I doubt "stopping it" is up to anyone, it's rather a phenomenon and it's quite clear we're all going to wing it. It's a literal fight for power, nobody stops anything of this nature, as any authority that could stop it will choose to accelerate it, just to guarantee its power.

It is not AI we should fear, it's humans controlling and using it. But everyone who has a shot at it is promising they'll use it for "ultimate good" and "world peace" something something, obviously.

Yes, it would be like trying to “stop” gunpowder in 1400 or atomic weapons in 1938. Pandora’s box is open.

  • Gunpowder (weapons) and atomic tech (energy, material, weapons) are heavily regulated in most of the planet, as the risks of having free access to them for everyone (company/person) for their own selfish purpose without strong guardrails clearly outweighs the benefits.

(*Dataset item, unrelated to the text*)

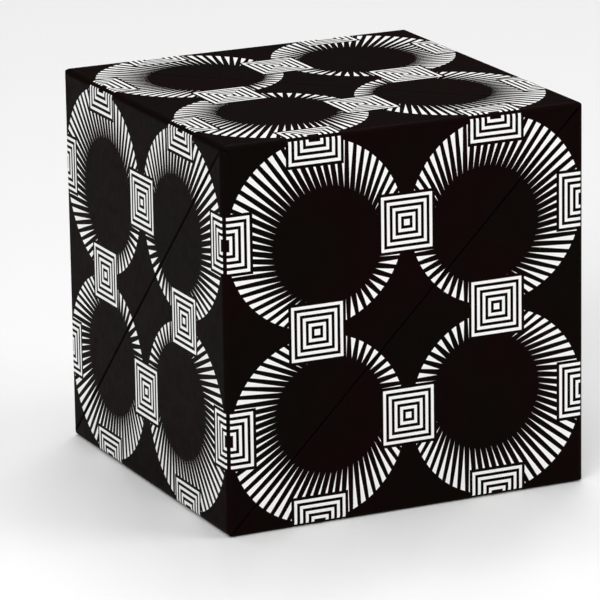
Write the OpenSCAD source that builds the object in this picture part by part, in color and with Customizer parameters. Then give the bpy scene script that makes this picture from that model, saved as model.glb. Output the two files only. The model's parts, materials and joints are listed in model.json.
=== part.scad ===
// Hinged magnetic cube: twelve hollow tetrahedral pieces joined in one ring by film hinges.
// The origin is the middle of the bottom face. +Z is up and the front face looks along -Y.

/* [Cube] */
// Edge of the closed cube, over the printed film
cube_edge = 61; // [45:1:90]
// Gap between each inner face and the plane that it shares with its neighbour
face_gap = 0.2; // [0.2:0.05:0.5]
// Extra gap on the faces beside the bottom back edge, where the modelled ring is open
open_gap = 0.8; // [0.8:0.05:1]

/* [Shells] */
// Wall of the moulded shells
wall = 1.6; // [1.2:0.1:2.2]
// Thickness of the outer caps
cap_t = 1.2; // [0.8:0.1:1.6]
// Width of the ledge that carries a cap
ledge = 0.7; // [0.5:0.1:0.9]
// Clearance round a cap
cap_clearance = 0.1; // [0.05:0.01:0.15]
// Radius of the moulded edges
edge_r = 0.8; // [0.5:0.1:1]

/* [Film] */
// Thickness of the printed film
film_t = 0.25; // [0.15:0.05:0.4]
// Width of a film hinge on each of its two faces
strip_w = 3; // [2.5:0.1:5]
// Radius of the film's bend round a closed edge
bend_r = 1; // [0.6:0.1:1.4]
// Slit between neighbouring pieces of film
film_slit = 0.1; // [0.05:0.01:0.2]
// Glue line between film and shell
glue = 0.02; // [0.01:0.01:0.05]

/* [Magnets] */
// Diameter of a disc magnet
magnet_d = 8; // [6:0.5:9]
// Thickness of a disc magnet
magnet_t = 2; // [1.5:0.5:3]
// Wall round a magnet's pocket
pocket_wall = 1; // [0.8:0.1:1.5]
// Clearance round a magnet
magnet_clearance = 0.1; // [0.05:0.01:0.2]

/* [Hidden] */

half = cube_edge / 2;
// Length along a face that a plane at 45 degrees to it needs for each millimetre of inset
root2 = sqrt(2);
// Axis numbers and outward signs
X = 0;
Y = 1;
Z = 2;
// Colours of the pieces
shell_colour = "#1d1a19";
cap_colour = "#2a2624";
magnet_colour = "#c4c6c8";
film_colour = "#141110";
// Facets of a moulded edge and of a turned face
edge_facets = 24;
turned_facets = 64;
// Overlap that lets two solids of one moulding fuse
fuse = 0.5;
// Height of a pocket's rim above its magnet
pocket_lip = 0.4;
// Depth of the ledge under a cap, below the outer face of the film
cap_seat = film_t + cap_t;
// Faces with an even and an open gap, in the order [x leg, y leg, seam]
even = [face_gap, face_gap, face_gap];
open_x = [face_gap + open_gap, face_gap, face_gap];
open_y = [face_gap, face_gap + open_gap, face_gap];
open_seam = [face_gap, face_gap, face_gap + open_gap];

// A piece is half of one cube face, joined to the middle of the cube: the face's axis, the
// signs of the corner with the right angle, and its gaps. The face lies on that corner's side.
left_front = [X, [-1, -1, -1], even];
front_left = [Y, [-1, -1, 1], even];
top_left = [Z, [-1, -1, 1], even];
left_back = [X, [-1, 1, 1], even];
back_left = [Y, [-1, 1, 1], even];
top_right = [Z, [1, 1, 1], even];
right_back = [X, [1, 1, 1], open_seam];
back_right = [Y, [1, 1, -1], open_y];
bottom_right = [Z, [1, 1, -1], open_x];
right_front = [X, [1, -1, -1], open_seam];
front_right = [Y, [1, -1, -1], even];
bottom_left = [Z, [-1, -1, -1], even];

// Unit vector along one axis, with a sign
function unit(axis, sign) = [for (k = [X:Z]) k == axis ? sign : 0];

// Signs of a corner multiplied together
function parity(corner) = corner[X] * corner[Y] * corner[Z];

// Columns x, y and z and the origin of a rigid frame, as a matrix
function rigid(x, y, z, origin) = [for (k = [X:Z]) [x[k], y[k], z[k], origin[k]]];

// Own frame of a piece: the right angle at the origin, its legs along +X and +Y, and +Z
// into the cube. The order of the legs keeps the frame right-handed.
module place(piece) {
    axis = piece[0];
    corner = piece[1];
    first = (axis + 1) % 3;
    second = (axis + 2) % 3;
    leg_x = parity(corner) < 0 ? first : second;
    leg_y = parity(corner) < 0 ? second : first;
    multmatrix(rigid(
        unit(leg_x, -corner[leg_x]),
        unit(leg_y, -corner[leg_y]),
        unit(axis, -corner[axis]),
        corner * half + [0, 0, half]
    )) children();
}

// Own frame of a cube edge between faces a and b: X along the edge, Y into the cube from
// face a, Z into the cube from face b
module along_edge(a, b) {
    multmatrix(rigid(cross(a, b), -a, -b, (a + b) * half + [0, 0, half])) children();
}

// Outline of a piece's outer face, inset from its x leg, its y leg and its seam
function face_points(x_leg, y_leg, seam) = [
    [y_leg, x_leg],
    [cube_edge - root2 * seam - x_leg, x_leg],
    [y_leg, cube_edge - root2 * seam - y_leg]
];

// Corners of the tetrahedron at a depth below the outer face, inset from its three inner faces
function tetra_points(depth, x_leg, y_leg, seam) =
    let (tip = (cube_edge - root2 * (seam + x_leg + y_leg)) / 2)
    concat(
        [for (p = face_points(depth + root2 * x_leg, depth + root2 * y_leg, seam)) [p[X], p[Y], depth]],
        [[tip + root2 * y_leg, tip + root2 * x_leg, tip]]
    );

// Solid tetrahedron with rounded edges
module rounded_tetra(depth, gaps) {
    hull() {
        for (p = tetra_points(depth + edge_r, gaps[0] + edge_r, gaps[1] + edge_r, gaps[2] + edge_r))
            translate(p) sphere(r = edge_r, $fn = edge_facets);
    }
}

// Solid tetrahedron with sharp edges
module sharp_tetra(depth, gaps) {
    polyhedron(
        points = tetra_points(depth, gaps[0], gaps[1], gaps[2]),
        faces = [[0, 1, 2], [0, 3, 1], [1, 3, 2], [2, 3, 0]]
    );
}

// Triangular plate between two depths, inset from the legs and the seam, with round corners
module face_plate(from, to, x_leg, y_leg, seam) {
    translate([0, 0, from])
        linear_extrude(to - from)
            offset(r = edge_r, $fn = edge_facets)
                polygon(face_points(x_leg + edge_r, y_leg + edge_r, seam + edge_r));
}

// Centre of an inner face, 0 at the x leg, 1 at the y leg and 2 at the seam, with Z inwards
module at_inner_face(side) {
    along = cube_edge / 2;
    across = cube_edge / 6;
    centres = [[along, across, across], [across, along, across], [along, along, across]];
    turns = [[225, 0, 0], [0, 135, 0], [90, 0, -45]];
    translate(centres[side]) rotate(turns[side]) children();
}

// Hollow moulded shell with a pocket for a magnet behind each inner face
module shell(piece) {
    gaps = piece[2];
    inner = [for (g = gaps) g + wall];
    lid = [for (g = inner) root2 * g + cap_seat - ledge];
    seam_lid = inner[2] - ledge;
    color(shell_colour) place(piece) difference() {
        union() {
            difference() {
                rounded_tetra(film_t, gaps);
                sharp_tetra(cap_seat - fuse, inner);
                face_plate(film_t - fuse, cap_seat, lid[0], lid[1], seam_lid);
            }
            for (side = [0:2]) at_inner_face(side)
                translate([0, 0, inner[side] - fuse])
                    cylinder(
                        d = magnet_d + 2 * (magnet_clearance + pocket_wall),
                        h = fuse + magnet_t + pocket_lip,
                        $fn = turned_facets
                    );
        }
        for (side = [0:2]) at_inner_face(side)
            translate([0, 0, inner[side]])
                cylinder(
                    d = magnet_d + 2 * magnet_clearance,
                    h = magnet_t + 2 * pocket_lip,
                    $fn = turned_facets
                );
    }
}

// Flat plate that closes a shell behind the printed film
module cap(piece) {
    inner = [for (g = piece[2]) g + wall];
    inset = [for (g = inner) root2 * g + cap_seat - ledge + cap_clearance];
    color(cap_colour) place(piece)
        face_plate(film_t, cap_seat, inset[0], inset[1], inner[2] - ledge + cap_clearance);
}

// Disc magnets in the three pockets of a shell
module magnets(piece) {
    color(magnet_colour) place(piece)
        for (side = [0:2]) at_inner_face(side)
            translate([0, 0, piece[2][side] + wall])
                cylinder(d = magnet_d, h = magnet_t, $fn = turned_facets);
}

// Printed film on a piece's outer face, between its two hinges and its seam
module film(piece) {
    color(film_colour) place(piece)
        linear_extrude(film_t - glue)
            polygon(face_points(strip_w + film_slit, strip_w + film_slit, piece[2][2] + edge_r));
}

// Bent section of a film hinge, with the cube's edge at the origin
module strip_section() {
    difference() {
        bent_corner(0, strip_w);
        bent_corner(film_t - glue, strip_w + fuse);
    }
}

// Square from one inset to one width, with the bend's round corner near the origin
module bent_corner(inset, width) {
    translate([bend_r, inset]) square([width - bend_r, width - inset]);
    translate([inset, bend_r]) square([width - inset, width - bend_r]);
    translate([bend_r, bend_r]) circle(r = bend_r - inset, $fn = turned_facets);
}

// Trapezium with mitred ends, as wide as a strip and a little wider
module mitre() {
    reach = strip_w + fuse;
    length = cube_edge / 2 - film_slit;
    polygon([[-length - fuse, -fuse], [length + fuse, -fuse], [length - reach, reach], [-length + reach, reach]]);
}

// Film hinge along the edge between faces a and b
module hinge(a, b) {
    color(film_colour) along_edge(a, b) intersection() {
        translate([-half, 0, 0])
            rotate([90, 0, 90])
                linear_extrude(cube_edge)
                    strip_section();
        translate([0, 0, -fuse]) linear_extrude(strip_w + 2 * fuse) mitre();
        translate([0, strip_w + fuse, 0])
            rotate([90, 0, 0])
                linear_extrude(strip_w + 2 * fuse)
                    mitre();
    }
}

// Half of a film hinge: the flat part on face a only
module half_hinge(a, b) {
    color(film_colour) along_edge(a, b)
        translate([0, film_t - glue, 0])
            rotate([90, 0, 0])
                linear_extrude(film_t - glue)
                    intersection() {
                        mitre();
                        translate([-half, bend_r + open_gap])
                            square([cube_edge, strip_w - bend_r - open_gap]);
                    }
}

// The twelve hinges, each named after its edge, between the outward normals of two faces
left = [-1, 0, 0];
right = [1, 0, 0];
front = [0, -1, 0];
back = [0, 1, 0];
bottom = [0, 0, -1];
top = [0, 0, 1];
module hinge_front_left() hinge(front, left);
module hinge_top_front() hinge(top, front);
module hinge_top_left() hinge(top, left);
module hinge_back_left() hinge(back, left);
module hinge_top_back() hinge(top, back);
module hinge_top_right() hinge(top, right);
module hinge_back_right() hinge(back, right);
module hinge_bottom_back() half_hinge(back, bottom);
module hinge_bottom_right() hinge(bottom, right);
module hinge_front_right() hinge(front, right);
module hinge_bottom_front() hinge(bottom, front);
module hinge_bottom_left() hinge(bottom, left);

// Moulded shells
shell(left_front);  // shell_left_front
shell(front_left);  // shell_front_left
shell(top_left);  // shell_top_left
shell(left_back);  // shell_left_back
shell(back_left);  // shell_back_left
shell(top_right);  // shell_top_right
shell(right_back);  // shell_right_back
shell(back_right);  // shell_back_right
shell(bottom_right);  // shell_bottom_right
shell(right_front);  // shell_right_front
shell(front_right);  // shell_front_right
shell(bottom_left);  // shell_bottom_left

// Outer caps that close the shells
cap(left_front);  // cap_left_front
cap(front_left);  // cap_front_left
cap(top_left);  // cap_top_left
cap(left_back);  // cap_left_back
cap(back_left);  // cap_back_left
cap(top_right);  // cap_top_right
cap(right_back);  // cap_right_back
cap(back_right);  // cap_back_right
cap(bottom_right);  // cap_bottom_right
cap(right_front);  // cap_right_front
cap(front_right);  // cap_front_right
cap(bottom_left);  // cap_bottom_left

// Magnets, three in each shell
magnets(left_front);  // magnets_left_front
magnets(front_left);  // magnets_front_left
magnets(top_left);  // magnets_top_left
magnets(left_back);  // magnets_left_back
magnets(back_left);  // magnets_back_left
magnets(top_right);  // magnets_top_right
magnets(right_back);  // magnets_right_back
magnets(back_right);  // magnets_back_right
magnets(bottom_right);  // magnets_bottom_right
magnets(right_front);  // magnets_right_front
magnets(front_right);  // magnets_front_right
magnets(bottom_left);  // magnets_bottom_left

// Printed film on the outer faces
film(left_front);  // film_left_front
film(front_left);  // film_front_left
film(top_left);  // film_top_left
film(left_back);  // film_left_back
film(back_left);  // film_back_left
film(top_right);  // film_top_right
film(right_back);  // film_right_back
film(back_right);  // film_back_right
film(bottom_right);  // film_bottom_right
film(right_front);  // film_right_front
film(front_right);  // film_front_right
film(bottom_left);  // film_bottom_left

// Film hinges along the cube's edges
hinge_front_left();
hinge_top_front();
hinge_top_left();
hinge_back_left();
hinge_top_back();
hinge_top_right();
hinge_back_right();
hinge_bottom_back();
hinge_bottom_right();
hinge_front_right();
hinge_bottom_front();
hinge_bottom_left();
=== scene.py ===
import json
import math

import bmesh
import bpy
import numpy as np
from mathutils import Matrix, Vector
from mathutils.geometry import delaunay_2d_cdt

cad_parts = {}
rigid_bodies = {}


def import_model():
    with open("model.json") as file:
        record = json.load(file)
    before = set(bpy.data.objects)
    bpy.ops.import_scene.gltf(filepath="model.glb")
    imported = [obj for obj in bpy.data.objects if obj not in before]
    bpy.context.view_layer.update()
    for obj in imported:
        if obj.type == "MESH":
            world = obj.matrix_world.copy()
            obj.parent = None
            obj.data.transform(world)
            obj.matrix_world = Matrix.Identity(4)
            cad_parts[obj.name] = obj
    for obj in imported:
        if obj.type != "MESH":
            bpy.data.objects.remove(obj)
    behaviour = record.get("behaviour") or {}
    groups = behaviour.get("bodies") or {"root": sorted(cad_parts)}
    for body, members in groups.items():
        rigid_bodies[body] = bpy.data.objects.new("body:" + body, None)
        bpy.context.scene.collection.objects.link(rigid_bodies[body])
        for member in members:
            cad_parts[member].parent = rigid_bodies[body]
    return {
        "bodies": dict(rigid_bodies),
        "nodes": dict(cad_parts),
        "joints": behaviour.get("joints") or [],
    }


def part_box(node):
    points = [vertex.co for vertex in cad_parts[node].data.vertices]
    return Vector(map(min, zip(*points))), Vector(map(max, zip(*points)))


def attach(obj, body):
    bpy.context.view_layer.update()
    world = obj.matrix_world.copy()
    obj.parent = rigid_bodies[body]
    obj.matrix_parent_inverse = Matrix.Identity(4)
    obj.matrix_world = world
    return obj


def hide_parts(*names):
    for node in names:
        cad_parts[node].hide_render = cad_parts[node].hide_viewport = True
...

    The fact that something exists doesn't mean that having it readily available is the only option, particularly if it has potentially disastrous consequences at scale. We are choosing to make it available to everyone fully unregulated, and that is a choice that will prove either beneficial or detrimental to society at some point.

    I don't think it is inevitable, I think it is a conscious choice made by a few that have their own and only their own interests in mind.

    As a technologist, I am amazed at this tech and see some personal benefits. As a human, I am terrified of the potential net negative effects, and I am having trouble reconciling those two feelings.

    • The challenge is that enforcing a ban would presumably require strict incursions into personal freedoms organized at a scale where AI-based solutions would be particularly effective and thus tempting, paradoxically.

      On the other hand, assuming the dangers are real, you lose by default if you do nothing.